The Reclaiming of Black Wall Street

Bernard H Hamilton
3 min readMar 28, 2023

The term “Black Wall Street” was popularized in the early 20th century by Booker T. Washington, when the Greenwood District of Tulsa, Oklahoma, was more than 35 city blocks of thriving shops, hotels, theaters, churches, and much, much more of black owned businesses. along with well-kept residential neighborhoods. This community was founded by Black men and women, many being descendants of slaves who had dreams of a better life. And they worked together building an extraordinary existence, before the devastation of a Tulsa, Oklahoma race riot in 1921, obliterated their businesses and homes where 300 people died, and 800 injured. And a century after the Tulsa race massacre, you still have a community that’s struggling with no reparation for survivors who endured the violent siege on American soil.

So, as we fast forward to the here and now, black communities all over America from the 1920’s to the 1960’s sought to model Black Wall Street complete with black businessmen, lawyers, doctors, bookkeepers, nurses, and the like, with moderate success from the West Coast to the East Coast. But it would be the Civil Rights Act of 1964 signed into law by President Lyndon Johnson on July 2, 1964, prohibiting discrimination in public places that provided integration of schools and other public facilities, and made employment discrimination illegal which allowed for the most sweeping civil rights legislation since Reconstruction.

Coupled with that, from 1890 to 1950, black women had a higher marriage rate than white women, before the expansion of the American Welfare System pitted the government programs against the husband or the male “significant other” in the 1960’s creating a major slide in black marriages while expanding the rise of the black welfare single mother over the financially struggling black male.

To preface these two government occurrences in defense of bureaucracy, these events were meant to merely supplement the lives of men and women in the black community, not to dislodge them from their homes or their old neighborhoods. Yet, many of the prominent men and women within these black communities moved to more affluent white areas leaving the less financially capable families to fend for themselves in the black historical neighborhoods with very little direction or financial assistance. In the decades that followed, those that remained were financially challenged to where their old neighborhoods would be now known as “The Hood,” as time went by, creating a gradual economic demise with even prominent black church’s exiting to greener pastures in more favorable financial communities causing a new kind of religious center known as the “Transitional Church.” This is one not even located in the people of color’s neighborhood.

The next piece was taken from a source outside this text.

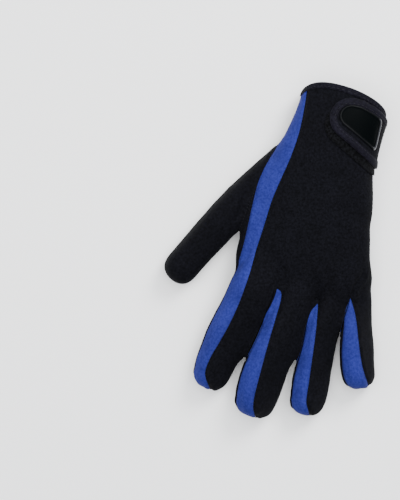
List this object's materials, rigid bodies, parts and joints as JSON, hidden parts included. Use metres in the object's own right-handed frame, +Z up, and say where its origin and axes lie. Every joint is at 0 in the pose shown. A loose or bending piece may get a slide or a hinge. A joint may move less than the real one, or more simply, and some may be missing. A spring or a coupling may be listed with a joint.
{
  "type": "diving glove",
  "caption": "Five-finger foam-cloth diving glove with side strips along the fingers, a taped cuff and a rounded wrist strap, empty and lying palm down.",
  "frame": {"origin": "on the surface that the palm rests on, under the middle of the palm and below the thumb's root", "axes": "+Z up out of the back of the hand, -Y towards the fingertips, +Y towards the cuff, -X towards the thumb"},
  "size_m": [0.162, 0.2403, 0.0414],
  "materials": {
    "black_cloth": "matt knitted nylon face on foam",
    "blue_cloth": "matt knitted nylon face on foam",
    "edge_tape": "folded elastic tape with a slight sheen",
    "strap_cloth": "matt knitted nylon face on foam",
    "loop_cloth": "fuzzy loop pile",
    "badge_rubber": "smooth, slightly glossy"
  },
  "bodies": {
    "root": {"back_panel": "black_cloth", "palm_panel": "black_cloth", "thumb_panel": "black_cloth", "index_side_strip": "blue_cloth", "fourchette_index_middle": "blue_cloth", "fourchette_middle_ring": "blue_cloth", "fourchette_ring_little": "blue_cloth", "little_side_strip": "blue_cloth", "cuff_tape": "edge_tape", "loop_patch": "loop_cloth", "wrist_strap": "strap_cloth", "strap_tape": "edge_tape", "strap_badge": "badge_rubber"}
  },
  "joints": []
}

You just drive in and drive out.

Nevertheless, a new version of “Black Wall Street” can still be resurrected IF the black, brown, white, yellow, and red visionaries of our modern day made the decision to rebuild Black Wall Streets all over America. But here’s what must be understood about this resurrection.

A real version of a new Black Wall Street cannot exist without a rebirth of the traditional black families and a new version of the community centered Religious Assembly that teaches practical values of real faith, hope, and love. It can’t just be an entertainment center. Because faith has to be presented with a message of prayer, vision, and persistence with the manifestation of people’s dreams as the end result. Hope must lighten the heavy hearts of those struggling with anxiety and worry, allowing persistence to guide each heart to a level of positive expectation. Also, The Kingdom of God, NOT religion, must be the cornerstone of each respective community assembly as each individual works out their own salvation regarding God and their relationship with Jesus as Messiah.

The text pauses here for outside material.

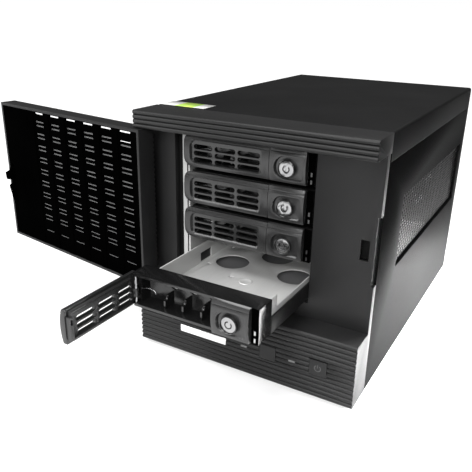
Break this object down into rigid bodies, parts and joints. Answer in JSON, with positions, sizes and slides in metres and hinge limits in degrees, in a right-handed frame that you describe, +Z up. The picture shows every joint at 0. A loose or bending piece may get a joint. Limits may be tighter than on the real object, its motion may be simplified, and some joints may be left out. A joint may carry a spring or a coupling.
{
  "type": "nas enclosure",
  "caption": "Desktop storage enclosure with a hinged slotted front door and stacked hot-swap drive trays, one drawn out with its lever open.",
  "frame": {"origin": "middle of the rest plane under the feet", "axes": "+Z up, front of the enclosure towards -Y, +X to its right as seen from the front"},
  "size_m": [0.4064, 0.4705, 0.2212],
  "materials": {
    "black_steel": "fine black powder coat",
    "bright_steel": "plain zinc plated sheet",
    "aluminium": "bare fins",
    "foot_rubber": "matt",
    "label_paper": "white film with a green patch",
    "bezel_plastic": "satin moulded",
    "door_plastic": "satin moulded",
    "tray_plastic": "semi gloss moulded",
    "lever_plastic": "satin moulded",
    "rail_plastic": "plain moulded",
    "silver_trim": "brushed blank plate",
    "lens_plastic": "clear lens",
    "dust_filter": "woven screen",
    "circuit_board": "solder mask",
    "chrome": "polished"
  },
  "bodies": {
    "root": {"base_tray": "black_steel", "side_panel_left": "black_steel", "side_panel_right": "black_steel", "vent_plate_left": "black_steel", "vent_plate_right": "black_steel", "top_cover": "black_steel", "rear_panel": "black_steel", "feet": "foot_rubber", "cover_screws": "bright_steel", "top_label": "label_paper", "front_bezel": "bezel_plastic", "badge_plate": "silver_trim", "indicator_windows": "lens_plastic", "switch_board": "circuit_board", "drive_cage": "bright_steel", "backplane": "circuit_board", "drive_connectors": "rail_plastic", "mainboard": "circuit_board", "heatsink": "aluminium", "io_ports": "bright_steel", "power_supply": "black_steel", "power_inlet": "rail_plastic", "fan_frames": "rail_plastic"},
    "door": {"door_shell": "door_plastic", "door_liner": "door_plastic", "door_filter": "dust_filter", "door_pins": "bright_steel"},
    "latch": {"door_latch": "door_plastic"},
    "reset": {"reset_button": "bezel_plastic"},
    "power": {"power_button": "bezel_plastic"},
    "tray_1": {"tray_1_front": "tray_plastic", "tray_1_pan": "bright_steel", "tray_1_rails": "rail_plastic", "tray_1_light_pipes": "lens_plastic", "tray_1_lever_pin": "chrome"},
    "lever_1": {"tray_1_lever": "lever_plastic"},
    "lock_1": {"tray_1_lock": "chrome"},
    "tray_2": {"tray_2_front": "tray_plastic", "tray_2_pan": "bright_steel", "tray_2_rails": "rail_plastic", "tray_2_light_pipes": "lens_plastic", "tray_2_lever_pin": "chrome"},
    "lever_2": {"tray_2_lever": "lever_plastic"},
    "lock_2": {"tray_2_lock": "chrome"},
    "tray_3": {"tray_3_front": "tray_plastic", "tray_3_pan": "bright_steel", "tray_3_rails": "rail_plastic", "tray_3_light_pipes": "lens_plastic", "tray_3_lever_pin": "chrome"},
    "lever_3": {"tray_3_lever": "lever_plastic"},
    "lock_3": {"tray_3_lock": "chrome"},
    "tray_4": {"tray_4_front": "tray_plastic", "tray_4_pan": "bright_steel", "tray_4_rails": "rail_plastic", "tray_4_light_pipes": "lens_plastic", "tray_4_lever_pin": "chrome"},
    "lever_4": {"tray_4_lever": "lever_plastic"},
    "lock_4": {"tray_4_lock": "chrome"},
    "rotor_left": {"fan_rotor_left": "rail_plastic"},
    "rotor_right": {"fan_rotor_right": "rail_plastic"}
  },
  "joints": [
    {"name": "door_hinge", "type": "hinge", "parent": "root", "child": "door", "pos_m": [-0.09944, -0.17475, 0.1335], "axis": [0, 0, 1], "range_deg": [0, 188.8]},
    {"name": "latch_slide", "type": "slide", "parent": "door", "child": "latch", "axis": [0, 0, 1], "range_m": [0, 0.003], "stiffness_N_per_m": 200},
    {"name": "reset_press", "type": "slide", "parent": "root", "child": "reset", "axis": [0, 1, 0], "range_m": [0, 0.0015], "stiffness_N_per_m": 300},
    {"name": "power_press", "type": "slide", "parent": "root", "child": "power", "axis": [0, 1, 0], "range_m": [0, 0.0015], "stiffness_N_per_m": 300},
    {"name": "tray_1_slide", "type": "slide", "parent": "root", "child": "tray_1", "axis": [0, 1, 0], "range_m": [-0.14, 0]},
    {"name": "lever_1_hinge", "type": "hinge", "parent": "tray_1", "child": "lever_1", "pos_m": [-0.061, -0.155, 0.18845], "axis": [0, 0, 1], "range_deg": [-90, 0]},
    {"name": "lock_1_turn", "type": "hinge", "parent": "tray_1", "child": "lock_1", "pos_m": [0.0278, -0.1565, 0.1854], "axis": [0, 1, 0], "range_deg": [0, 90]},
    {"name": "tray_2_slide", "type": "slide", "parent": "root", "child": "tray_2", "axis": [0, 1, 0], "range_m": [-0.14, 0]},
    {"name": "lever_2_hinge", "type": "hinge", "parent": "tray_2", "child": "lever_2", "pos_m": [-0.061, -0.155, 0.15635], "axis": [0, 0, 1], "range_deg": [-90, 0]},
    {"name": "lock_2_turn", "type": "hinge", "parent": "tray_2", "child": "lock_2", "pos_m": [0.0278, -0.1565, 0.1533], "axis": [0, 1, 0], "range_deg": [0, 90]},
    {"name": "tray_3_slide", "type": "slide", "parent": "root", "child": "tray_3", "axis": [0, 1, 0], "range_m": [-0.14, 0]},
    {"name": "lever_3_hinge", "type": "hinge", "parent": "tray_3", "child": "lever_3", "pos_m": [-0.061, -0.155, 0.12425], "axis": [0, 0, 1], "range_deg": [-90, 0]},
    {"name": "lock_3_turn", "type": "hinge", "parent": "tray_3", "child": "lock_3", "pos_m": [0.0278, -0.1565, 0.1212], "axis": [0, 1, 0], "range_deg": [0, 90]},
    {"name": "tray_4_slide", "type": "slide", "parent": "root", "child": "tray_4", "axis": [0, 1, 0], "range_m": [0, 0.085]},
    {"name": "lever_4_hinge", "type": "hinge", "parent": "tray_4", "child": "lever_4", "pos_m": [-0.061, -0.24, 0.09215], "axis": [0, 0, 1], "range_deg": [0, 90]},
    {"name": "lock_4_turn", "type": "hinge", "parent": "tray_4", "child": "lock_4", "pos_m": [0.0278, -0.2415, 0.0891], "axis": [0, 1, 0], "range_deg": [0, 90]},
    {"name": "rotor_left_spin", "type": "hinge", "parent": "root", "child": "rotor_left", "pos_m": [-0.045, 0.1385, 0.108], "axis": [0, 1, 0], "continuous": true},
    {"name": "rotor_right_spin", "type": "hinge", "parent": "root", "child": "rotor_right", "pos_m": [0.045, 0.1385, 0.108], "axis": [0, 1, 0], "continuous": true}
  ],
  "couplings": [
    {"joint": "tray_4_slide", "follows": "door_hinge", "m_per_rad": 0.02579},
    {"joint": "lever_4_hinge", "follows": "door_hinge", "ratio": 0.4766}
  ]
}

So, the new version of Black Wall Street must be multicultural. Dr. Martin Luther King’s multicultural dream of racial co-existence is paramount in the resurrection and rebuilding of neighborhoods once predominately occupied by people of color. The key to this multicultural Black Wall Street Renaissance is the cooperation and coordination of the spiritual, relational, economic, and commercial powers that be, with a return to community and family accountability from men and women of all walks of life.

If the Multicultural Black Wall Street is to occur, the religious centers and the families must rebound to a higher moral standard and value to create an economic and commercial stability that propels the present multicultural generation into a new age of vision, prosperity, and abundance for the whole world to see.